= Martha Stearns Marshall =

Martha Stearns Marshall (1726-1771) was a Separate Baptist preacher in the Southern United States. She spread the gospel alongside her husband, Daniel Marshall (1706-84), who is generally regarded as the first great Baptist leader in the state of Georgia. Her husband was once jailed in Virginia for refusing to stop preaching the gospel. Although she was three months pregnant at the time, she exhorted those around that it was wrong to forbid a man to preach the Biblical truth of baptism. Her words convicted a young man named Cartledge and he became a preacher; she also converted the arresting constable and magistrate. She often stood alongside her brother Shubal Stearns and spoke at Baptist meetings. Martha also assisted her husband Daniel in his churches. She gave birth to six sons and two daughters.

==Contributions==

In 1810, Virginia Baptist historian Robert Semple wrote of Marshall’s contributions to Baptist work:

'Mr. Marshall had a rare felicity of finding in this lady, a Priscilla, a helper in the gospel. In fact, it should not be concealed that his extraordinary success in the ministry, is ascribable in no small degree, to Mrs. Marshall’s unwearied, and zealous co-operation. Without the shadow of a usurped authority over the other sex, Mrs. Marshall, being a lady of good sense, singular piety, and surprising elocution, has, in countless instances melted a whole concourse into tears by her prayers and exhortations!'

Baptist historian George Paschal, in his History of North Carolina Baptists, wrote of Daniel and Martha:

“As a result of the labors of this earnest and fervent evangelist, in which he doubtless had the assistance of his saintly and gifted wife, Mrs. Martha Stearns Marshall, great numbers turned to the Lord.”

==Biography==

In the late 1750s, the Marshalls founded a Separate Baptist church at Abbott's Creek in North Carolina. There Martha served alongside her husband and “was noted for her zeal and eloquence,” and she “added greatly to the interest of meetings conducted by her husband.” The first difficulty the new church encountered was that no minister would cooperate with Stearns in ordaining Daniel. A pastor in South Carolina refused to participate in an ordination service because Daniel and the Separate Baptists “allowed women to pray in public and illiterate men to preach, and encouraged noise and confusion in their meetings.” The ordination service finally took place when Elder Ledbetter, Daniel’s brother-in-law, agreed to participate in the ordination.

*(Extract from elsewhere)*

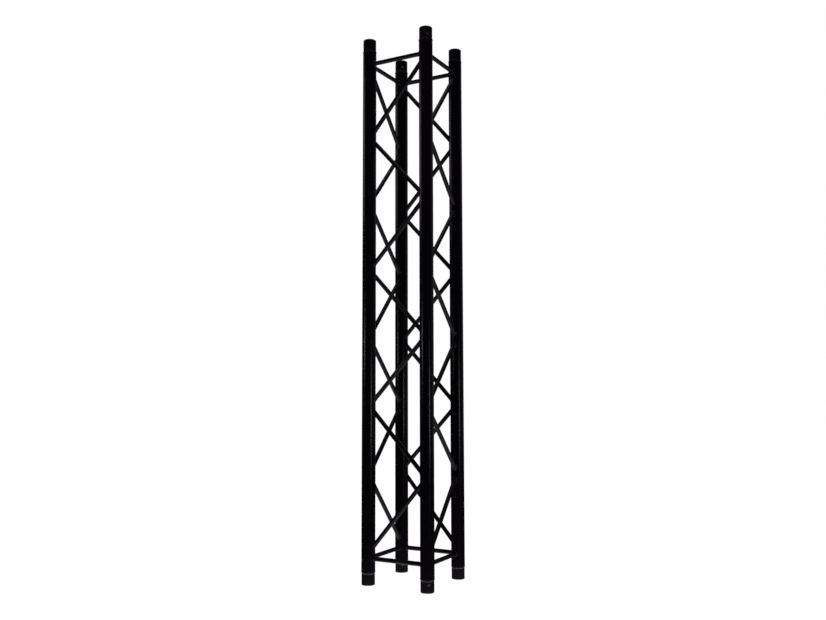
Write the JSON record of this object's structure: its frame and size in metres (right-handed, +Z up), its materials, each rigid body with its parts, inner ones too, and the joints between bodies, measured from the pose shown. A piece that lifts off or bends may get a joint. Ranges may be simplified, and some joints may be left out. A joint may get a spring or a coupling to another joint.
{
  "type": "lighting truss section",
  "caption": "Square box truss section with zigzag tube bracing and pinned coupler receivers in its ends, welded and black powder coated, standing on end.",
  "frame": {"origin": "centre of the square on the floor, at the level of the four lower receiver faces", "axes": "+Z up along the section's length; -Y out of the front side, +X to the right seen from the front"},
  "size_m": [0.2908, 0.2908, 2],
  "materials": {
    "tube_coating": "black powder coat, satin, fine texture",
    "brace_coating": "black powder coat, satin, fine texture",
    "receiver_coating": "black powder coat over turned metal, satin, worn at the rim",
    "weld_coating": "black powder coat over rippled weld beads"
  },
  "bodies": {
    "root": {"main_tube_front_right": "tube_coating", "main_tube_front_left": "tube_coating", "main_tube_back_left": "tube_coating", "main_tube_back_right": "tube_coating", "receiver_bottom_front_right": "receiver_coating", "receiver_bottom_front_left": "receiver_coating", "receiver_bottom_back_left": "receiver_coating", "receiver_bottom_back_right": "receiver_coating", "receiver_top_front_right": "receiver_coating", "receiver_top_front_left": "receiver_coating", "receiver_top_back_left": "receiver_coating", "receiver_top_back_right": "receiver_coating", "straight_brace_bottom_front": "brace_coating", "straight_brace_bottom_left": "brace_coating", "straight_brace_bottom_back": "brace_coating", "straight_brace_bottom_right": "brace_coating", "straight_brace_top_front": "brace_coating", "straight_brace_top_left": "brace_coating", "straight_brace_top_back": "brace_coating", "straight_brace_top_right": "brace_coating", "diagonal_brace_front_1": "brace_coating", "diagonal_brace_front_2": "brace_coating", "diagonal_brace_front_3": "brace_coating", "diagonal_brace_front_4": "brace_coating", "diagonal_brace_front_5": "brace_coating", "diagonal_brace_front_6": "brace_coating", "diagonal_brace_front_7": "brace_coating", "diagonal_brace_left_1": "brace_coating", "diagonal_brace_left_2": "brace_coating", "diagonal_brace_left_3": "brace_coating", "diagonal_brace_left_4": "brace_coating", "diagonal_brace_left_5": "brace_coating", "diagonal_brace_left_6": "brace_coating", "diagonal_brace_left_7": "brace_coating", "diagonal_brace_back_1": "brace_coating", "diagonal_brace_back_2": "brace_coating", "diagonal_brace_back_3": "brace_coating", "diagonal_brace_back_4": "brace_coating", "diagonal_brace_back_5": "brace_coating", "diagonal_brace_back_6": "brace_coating", "diagonal_brace_back_7": "brace_coating", "diagonal_brace_right_1": "brace_coating", "diagonal_brace_right_2": "brace_coating", "diagonal_brace_right_3": "brace_coating", "diagonal_brace_right_4": "brace_coating", "diagonal_brace_right_5": "brace_coating", "diagonal_brace_right_6": "brace_coating", "diagonal_brace_right_7": "brace_coating", "receiver_welds_bottom": "weld_coating", "receiver_welds_top": "weld_coating", "brace_welds_front_right": "weld_coating", "brace_welds_front_left": "weld_coating", "brace_welds_back_left": "weld_coating", "brace_welds_back_right": "weld_coating"}
  },
  "joints": []
}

In 1771, the Marshalls moved to Columbia County, Georgia, where they founded the first Baptist church in Georgia, located at Kiokee. A. H. Newman wrote of their efforts in founding this work:

“Marshall was now sixty-four years old and had behind him a truly apostolic record. Almost equally useful was his wife, a sister of Shubal Stearns.”

==Legacy==
In 2007, Baptist Women in Ministry instituted the Martha Stearns Marshall Day of Preaching to encourage churches to invite women to preach. On a Sunday in February each year, "we will join together to celebrate hearing the voices of women as they preach in pulpits across the United States. As more women enter the ministry, churches have a greater opportunity to welcome them into their pulpits," said Pam Durso, Associate Executive Director of the Baptist History and Heritage Society.

== Abbotts Creek Church Rules of Decorum==

In 1832, the Abbotts Creek Church divided. The members who aligned with the missionary/Sunday school movement of the Southern Baptist Convention met in conference in June 1834 to reorganize. Below are items 5 and 7 of the Rules of Decorum that they drafted at this meeting:

5. It shall be the duty of each member to attend all church meetings by the hour of 11 O'clock and any member not prevented by known bodily infirmity failing to attend two meetings in succession shall be cited to come forward and show cause why he has done so. And if any female member not prevented by infirmity or disease repeatedly neglect to attend at church meeting, there shall be some person or persons to inquire the cause.

7. Every male member upon going to speak shall rise from his seat and address the Moderator and members generally.

It is evident from these two items that these Baptists did not encourage women to speak during their conference meetings, much less to preach during public worship. If Martha Marshall had been an ordained preacher in this church just 75 years earlier, these good Baptists evidently did not know it. These rules were not drafted by the "Old School" or Primitive Baptist side, but by the more progressive Missionary side.

Martha Marshall was the wife of Elder Daniel Marshall and was associated with the Baptist community at Abbotts Creek and other churches. Some historical accounts describe her involvement in religious activities and support of her husband's ministry. However, claims that these Baptists ordained women as gospel preachers are disputed by historians.